Por quase toda a sua carreira, Nelson fez parcerias com grandes pianistas, sendo uma das mais famosas, a argentina Martha Argerich, sua grande amiga e parceira artística, com quem fez várias turnês e apresentou peças de dois pianos.
Admiradores, amigos e colegas do pianista lamentaram a sua morte: “Ele encarnava valores de um humanismo essencial a todo projeto de civilização decente - a transmissão da beleza, o imperativo moral do trabalho bem feito, a recusa a toda vulgaridade e espalhafato”, disse o cineasta João Moreira Salles em depoimento ao jornal O Estado de São Paulo.
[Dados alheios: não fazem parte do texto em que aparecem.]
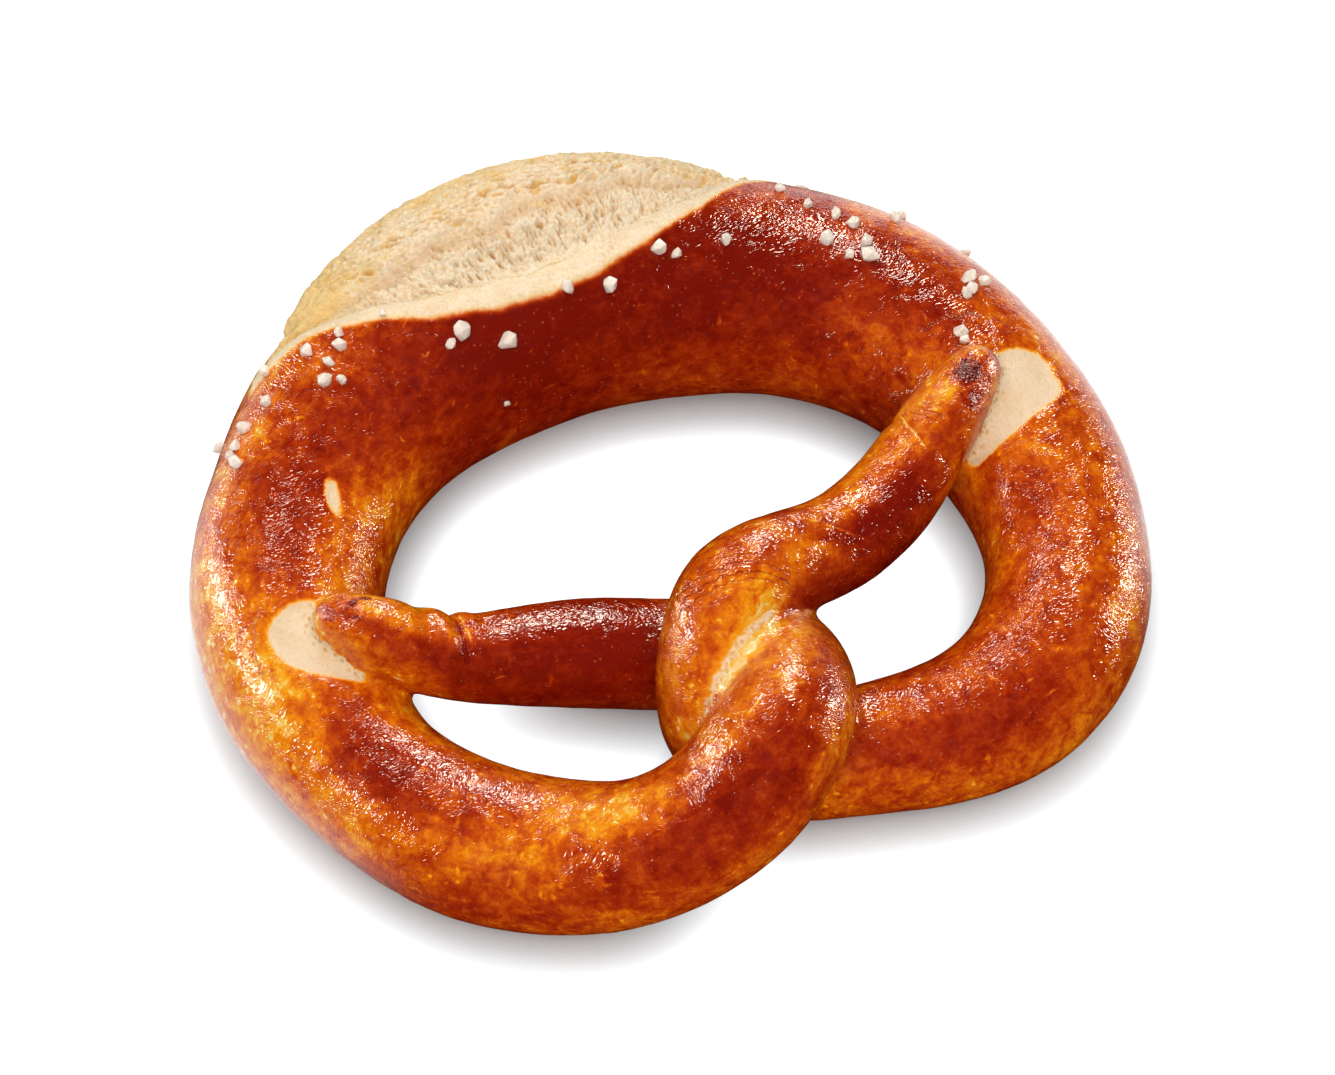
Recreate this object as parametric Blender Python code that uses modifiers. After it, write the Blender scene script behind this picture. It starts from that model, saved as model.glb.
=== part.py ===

“Perdemos nosso grande pianista, um artista generoso e genial”, lamentou o diretor da Sala Cecília Meireles, João Guilherme Ripper, ao jornal O Globo.
“A morte de Freire é a extinção de uma incomum extravagância no teclado, misturada com uma rara sensibilidade e expressividade. Um monstro sagrado do piano nos deixa”, declarou a rede de rádios France Musique.
Freire deixa o companheiro, o médico Miguel Rosário, um irmão e um imenso legado para a música clássica brasileira.